Soil is not only the substrate for plant growth, it is habitat for many microbes that affect human health. The changing temperatures and precipitation of a warming world can change the distributions of important soil inhabitants.

Feb. 28: “Social Impacts and Apathy” with Bandhauer and Social Sciences major Kaylah Leonard.

The comb-over of climate change. This talk will discuss a research study on climate change ideology, political affiliation and undergraduate education.

March 7: “Reducing Emissions” with Wagener and Biochemistry major Layra Veles.

If left unchecked, emissions of greenhouse gases will leave our children and grandchildren with more severe weather, higher seas, and harsher living conditions.
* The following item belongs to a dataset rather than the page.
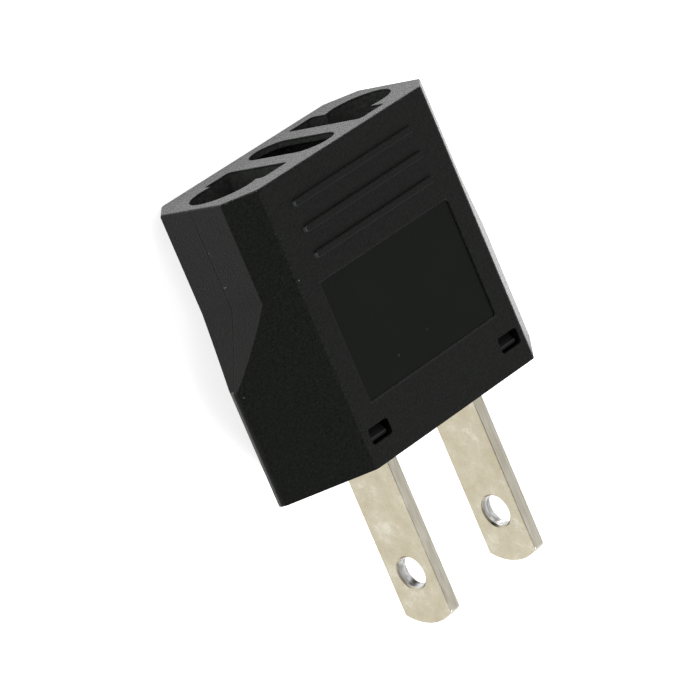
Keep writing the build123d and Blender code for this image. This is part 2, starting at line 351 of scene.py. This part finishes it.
def rib_marks(nodes, x, y, z):
    """Masks of the painted highlights along the flanks of the grip ribs towards the blades, and of the
    painted glints at their left ends.
    """
    low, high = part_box("housing")
    on_front = nodes.above(z, low[2] + HALF_DEPTH + WIDE_FACE_FROM)
    flanks = []
    ends = []
    for number in range(RIB_COUNT):
        rib = high[1] - RIB_DROP - number * RIB_PITCH
        # A painted highlight along each rib's flank towards the blades, and a painted glint at its left
        # end.
        flanks.append(nodes.below(nodes.apart(y, rib - RIB_HALF_WIDTH), FLANK_HALF_WIDTH))
        ends.append(nodes.below(nodes.apart(y, rib), GLINT_HALF_WIDTH))
    along = nodes.below(nodes.math("ABSOLUTE", x), RIB_HALF_LENGTH)
    at_tip = nodes.every(
        nodes.above(x, -RIB_HALF_LENGTH - GLINT_LENGTH / 2),
        nodes.below(x, -RIB_HALF_LENGTH + GLINT_LENGTH),
    )
    rib_flank_highlights = nodes.every(nodes.largest(*flanks), on_front, along)
    rib_end_glints = nodes.every(nodes.largest(*ends), on_front, at_tip)
    return rib_flank_highlights, rib_end_glints


def opening_walls(nodes, y, from_side, from_middle):
    """Mask of the walls of the socket openings."""
    socket_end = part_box("housing")[1][1]
    return nodes.every(
        nodes.below(from_side, OPENINGS_HALF_WIDTH),
        nodes.below(from_middle, OPENINGS_HALF_DEPTH),
        nodes.above(y, socket_end - OPENINGS_DEPTH),
        nodes.below(y, socket_end - SOCKET_FACE),
    )


def edge_crest(nodes, z, from_side, from_middle):
    """Mask of the pale line along the pointed edges."""
    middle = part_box("housing")[0][2] + HALF_DEPTH
    return nodes.every(
        nodes.above(from_side, CREST_FROM_X),
        nodes.below(from_middle, CREST_WIDTH),
        nodes.below(z, middle),
    )


def housing_regions(nodes):
    """Masks over the housing, each 1 inside its region and 0 elsewhere, by name."""
    low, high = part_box("housing")
    x, y, z = nodes.parts(nodes.place())
    from_side = nodes.math("ABSOLUTE", x)
    from_middle = nodes.apart(z, low[2] + HALF_DEPTH)
    panel, panel_border, panel_rim_highlight = panel_marks(nodes, y, from_side, from_middle)
    rib_flank_highlights, rib_end_glints = rib_marks(nodes, x, y, z)
    seam = nodes.ramp(from_middle, SEAM_START, SEAM_END, 1.0, 0.0)
    return {
        "panel": panel,
        "panel_border": panel_border,
        "panel_rim_highlight": panel_rim_highlight,
        "rib_flank_highlights": rib_flank_highlights,
        "rib_end_glints": rib_end_glints,
        "socket": nodes.ramp(y, high[1] - SOCKET_RIM, high[1] - SOCKET_FACE),
        "openings": opening_walls(nodes, y, from_side, from_middle),
        "seam": nodes.every(seam, nodes.above(from_side, SEAM_FROM_X)),
        "crest": edge_crest(nodes, z, from_side, from_middle),
    }


def specks(nodes):
    """How strongly dust or a scuff covers each point of the housing."""
    covers = []
    for place, radius, strength in SPECKS:
        apart = nodes.add("VectorMath", operation="DISTANCE")
        nodes.link(nodes.place(), apart.inputs[0])
        apart.inputs[1].default_value = place
        covers.append(nodes.ramp(apart.outputs["Value"], radius * SPECK_SOLID_SHARE, radius, strength, 0.0))
    return nodes.largest(*covers)


def housing_plastic():
    """Black moulded plastic with a fine spark-eroded texture, smooth on the sunk panels."""
    nodes = new_material("housing_plastic")
    region = housing_regions(nodes)
    grain = nodes.noise(FINE, detail=3, roughness=0.6)
    coarse = nodes.noise(COARSE)
    blotch = nodes.noise(BLOTCHES, detail=3)

    shade = nodes.mix(nodes.ramp(grain, *STEEP), *TEXTURED_SHADES)
    shade = nodes.mix(region["panel"], shade, nodes.mix(nodes.ramp(blotch, *GENTLE), *PANEL_SHADES))
    # The walls of the socket openings, painted lighter as painted light.
    shade = nodes.mix(region["openings"], shade, nodes.mix(nodes.ramp(coarse, *STEEP), *PAINTED_LIGHT_WALL_SHADES))
    for name, colour in MARK_COLOURS.items():
        shade = nodes.mix(region[name], shade, colour)
    shade = nodes.mix(specks(nodes), shade, SPECK_COLOUR)

    rough = nodes.ramp(grain, *GENTLE, *PLASTIC_ROUGHNESS)
    rough = nodes.blend(region["panel"], rough, nodes.ramp(blotch, *GENTLE, *PANEL_ROUGHNESS))
    rough = nodes.blend(region["socket"], rough, nodes.ramp(grain, *GENTLE, *SOCKET_ROUGHNESS))

    texture = nodes.math("ADD", grain, nodes.math("MULTIPLY", coarse, COARSE_SHARE))
    depth = nodes.ramp(region["panel"], 0, 1, TEXTURE_DEPTH, TEXTURE_DEPTH * PANEL_TEXTURE_SHARE)
    depth = nodes.math("ADD", depth, nodes.math("MULTIPLY", region["socket"], TEXTURE_DEPTH))
    height = nodes.math("MULTIPLY", texture, depth)
    for name, drop in (("seam", SEAM_DEPTH), ("panel_border", BORDER_DROP)):
        height = nodes.math("SUBTRACT", height, nodes.math("MULTIPLY", region[name], drop))
    return nodes.surface(shade, rough, nodes.bump(height, 1.0), PLASTIC)


def catch_marks(nodes):
    """Masks of the catches of the base, which are painted lighter, and of the painted highlights along
    their crests.
    """
    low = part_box("housing")[0]
    _, y, z = nodes.parts(nodes.place())
    catch = nodes.above(nodes.apart(z, low[2] + HALF_DEPTH), CATCH_FROM)
    from_line = nodes.apart(y, low[1] + CATCH_LINE)
    line = nodes.ramp(from_line, CATCH_LINE_HALF_WIDTH / 2, CATCH_LINE_HALF_WIDTH, 1.0, 0.0)
    return catch, nodes.every(catch, line)


def base_plastic():
    """Smooth black moulded plastic of the base, painted lighter on its catches, with a painted highlight
    along their crests.
    """
    nodes = new_material("base_plastic")
    grain = nodes.noise(COARSE)
    catch, line = catch_marks(nodes)
    shade = nodes.mix(nodes.ramp(grain, *STEEP), *BASE_SHADES)
    # The catches painted lighter, and a painted highlight along their crests.
    shade = nodes.mix(catch, shade, PAINTED_LIGHT_CATCH_COLOUR)
    shade = nodes.mix(line, shade, CATCH_HIGHLIGHT_COLOUR)
    rough = nodes.ramp(grain, *GENTLE, *PLASTIC_ROUGHNESS)
    return nodes.surface(shade, rough, nodes.bump(grain, BASE_GRAIN_DEPTH), PLASTIC)


def hole_walls(nodes):
    """Mask of the walls of the holes near the blade tips."""
    _, y, z = nodes.parts(nodes.place())
    along = nodes.math("SUBTRACT", y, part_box("blade_left")[0][1] + HOLE_FROM_TIP)
    across = nodes.math("SUBTRACT", z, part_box("housing")[0][2] + HALF_DEPTH)
    squares = nodes.math("ADD", nodes.every(along, along), nodes.every(across, across))
    return nodes.below(squares, HOLE_REACH * HOLE_REACH)


def nickel_plate():
    """Dull nickel plating over rolled strip: warm grey, faintly mottled, paler on the narrow edges."""
    nodes = new_material("nickel_plate")
    stretched = nodes.add("Mapping", Scale=ROLLING_STRETCH)
    nodes.link(nodes.place(), stretched.inputs["Vector"])
    marks = nodes.noise(ROLLING_MARKS, detail=3, vector=stretched.outputs[0])
    cloud = nodes.noise(PLATING_CLOUDS, detail=4, roughness=0.65)
    spots = nodes.noise(FINE)
    sideways = nodes.math("ABSOLUTE", nodes.parts(nodes.add("TexCoord").outputs["Normal"])[0])
    narrow = nodes.ramp(sideways, *TURNED_SIDEWAYS, 1.0, 0.0)

    broad = nodes.mix(nodes.ramp(cloud, *STEEP), *BROAD_SHADES)
    broad = nodes.mix(nodes.ramp(cloud, *PALE_PATCHES), broad, PALE_PATCH_COLOUR)
    broad = nodes.mix(nodes.ramp(spots, *DULL_SPOTS), broad, DULL_SPOT_COLOUR)
    edge = nodes.mix(nodes.ramp(marks, *STEEP), *EDGE_SHADES)
    shade = nodes.mix(narrow, broad, edge)
    shade = nodes.mix(hole_walls(nodes), shade, nodes.mix(nodes.ramp(marks, *HOLE_STREAKS), *HOLE_SHADES))

    clouded = nodes.math("MULTIPLY", cloud, CLOUD_SHARE)
    blend = nodes.math("ADD", clouded, nodes.math("MULTIPLY", marks, 1 - CLOUD_SHARE))
    rough = nodes.ramp(blend, *GENTLE, *NICKEL_ROUGHNESS)
    height = nodes.math("ADD", marks, nodes.math("MULTIPLY", spots, SPOT_RELIEF))
    return nodes.surface(shade, rough, nodes.bump(height, PLATING_DEPTH), METAL)


def tarnished_metal(name, shades, roughness):
    """A plain rolled or turned metal with slight tarnish."""
    nodes = new_material(name)
    cloud = nodes.noise(TARNISH, detail=3)
    shade = nodes.mix(nodes.ramp(cloud, *STEEP), *shades)
    rough = nodes.ramp(cloud, *GENTLE, roughness, roughness + TARNISH_ROUGHNESS)
    return nodes.surface(shade, rough, nodes.bump(cloud, TARNISH_DEPTH), METAL)


def dress():
    """Gives every piece its material."""
    bronze = tarnished_metal("contact_bronze", BRONZE_SHADES, BRONZE_ROUGHNESS)
    brass = tarnished_metal("rivet_brass", BRASS_SHADES, BRASS_ROUGHNESS)
    nickel = nickel_plate()
    materials = {"housing": housing_plastic(), "base": base_plastic()}
    for side in ("left", "right"):
        materials["blade_" + side] = nickel
        materials["inner_leaf_" + side] = bronze
        materials["pin_clip_" + side] = bronze
        materials["rivet_" + side] = brass
    for name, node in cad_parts.items():
        for slot in node.material_slots:
            slot.material = materials[name]


def mirrored_level(nodes):
    """How bright each place of the floor is in mirror reflections."""
    low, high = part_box("housing")
    x, y, _ = nodes.parts(nodes.place())
    level = nodes.ramp(y, high[1], high[1] + BEYOND_FADE, FLOOR_MIRRORED, FLOOR_MIRRORED_BEYOND)
    beside = nodes.every(
        nodes.ramp(x, high[0], high[0] + LIFT_SIDE_FADE),
        nodes.ramp(y, low[1] - LIFT_OUTLET_START, low[1] - LIFT_OUTLET_END),
        nodes.ramp(y, high[1] - LIFT_SOCKET_FADE, high[1], 1.0, 0.0),
    )
    return nodes.math("ADD", level, nodes.math("MULTIPLY", beside, FLOOR_MIRRORED_LIFT))


def floor_white():
    """A white sheet that keeps the adapter's shadow, and is plainly bright in mirror reflections."""
    nodes = new_material("floor")
    path = nodes.add("LightPath")
    plain = nodes.add("BsdfDiffuse", Color=FLOOR_COLOUR)
    glow = nodes.add("Emission", Color=WHITE, Strength=FLOOR_GLOW)
    lit = nodes.add("AddShader")
    nodes.link(plain.outputs[0], lit.inputs[0])
    nodes.link(glow.outputs[0], lit.inputs[1])
    mirrored = nodes.add("Emission", Color=WHITE)
    nodes.link(mirrored_level(nodes), mirrored.inputs["Strength"])
    unseen = nodes.choose(path.outputs["Is Glossy Ray"], plain, mirrored)
    return nodes.finish(nodes.choose(path.outputs["Is Camera Ray"], unseen, lit))


def make_floor():
    """The sheet under the adapter."""
    half = FLOOR_SIZE / 2
    mesh = bpy.data.meshes.new("floor")
    corners = [(-half, -half, 0), (half, -half, 0), (half, half, 0), (-half, half, 0)]
    mesh.from_pydata(corners, [], [(0, 1, 2, 3)])
    mesh.materials.append(floor_white())
    floor = bpy.data.objects.new("floor", mesh)
    floor.location.z = FLOOR_LEVEL
    bpy.context.scene.collection.objects.link(floor)


def make_world():
    """Soft light from all round, brighter from one side, and white to the camera."""
    nodes = Nodes(bpy.data.worlds.new("studio"), "OutputWorld")
    towards = nodes.add("VectorMath", operation="DOT_PRODUCT")
    nodes.link(nodes.add("TexCoord").outputs["Generated"], towards.inputs[0])
    towards.inputs[1].default_value = SKY_BRIGHT_SIDE
    light = nodes.add("Background", Color=WHITE)
    nodes.link(nodes.ramp(towards.outputs["Value"], *SKY_FADE, *SKY_LEVELS), light.inputs["Strength"])
    white = nodes.add("Background", Color=WHITE)
    to_camera = nodes.add("LightPath").outputs["Is Camera Ray"]
    bpy.context.scene.world = nodes.finish(nodes.choose(to_camera, light, white))


def soft_box(name, place, size, power):
    """A square lamp at a place, turned to the adapter."""
    lamp = bpy.data.lights.new(name, "AREA")
    lamp.size = size
    lamp.energy = power
    box = bpy.data.objects.new(name, lamp)
    bpy.context.scene.collection.objects.link(box)
    box.location = place
    box.rotation_euler = (AIM - Vector(place)).to_track_quat("-Z", "Y").to_euler()


def make_camera():
    """The camera of the picture, given by its direction of view and its turn about it."""
    azimuth = math.radians(VIEW_AZIMUTH)
    drop = math.radians(VIEW_DROP)
    roll = math.radians(VIEW_ROLL)
    forward = Vector((
        math.sin(azimuth) * math.cos(drop),
        math.cos(azimuth) * math.cos(drop),
        -math.sin(drop),
    ))
    level = forward.cross(Vector((0, 0, 1))).normalized()
    above = level.cross(forward)
    right = math.cos(roll) * level + math.sin(roll) * above
    up = right.cross(forward)
    lens = bpy.data.cameras.new("camera")
    lens.lens = FOCAL_LENGTH
    lens.sensor_width = SENSOR_WIDTH
    camera = bpy.data.objects.new("camera", lens)
    bpy.context.scene.collection.objects.link(camera)
    turn = Matrix((right, up, -forward)).transposed().to_4x4()
    camera.matrix_world = Matrix.Translation(AIM - forward * CAMERA_DISTANCE) @ turn
    bpy.context.scene.camera = camera


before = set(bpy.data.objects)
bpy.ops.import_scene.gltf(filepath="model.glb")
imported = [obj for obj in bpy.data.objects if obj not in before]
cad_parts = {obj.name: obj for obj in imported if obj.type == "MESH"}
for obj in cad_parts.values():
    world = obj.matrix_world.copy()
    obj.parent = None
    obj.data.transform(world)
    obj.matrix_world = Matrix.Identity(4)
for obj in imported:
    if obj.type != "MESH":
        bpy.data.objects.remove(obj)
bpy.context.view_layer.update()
bpy.context.scene.view_settings.view_transform = "Standard"
make_camera()
make_world()
make_floor()
soft_box("key", KEY_PLACE, KEY_SIZE, KEY_POWER)
soft_box("fill", FILL_PLACE, FILL_SIZE, FILL_POWER)
dress()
Their world will be difficult, with an environment worse than any that we have known. We can — right now — influence how harsh their world will be.

Wagener, chair of the Jane Goodall Center for Excellence in Environmental Studies at WestConn, said, “We continue to offer these classes because climate change is real, it is here, and it is deadly. Unless you die tomorrow, climate change will hurt you in ways you don’t expect and will do so sooner than you think. It will hurt your livelihood. It will hurt your health. It will hurt your bank account. It will hurt your retirement savings. In time it may change where you live, what you eat, how you make your living and where your kids go to school. It will be devastating to your great-grandchildren.” He added, “Fighting climate change is an act of love.”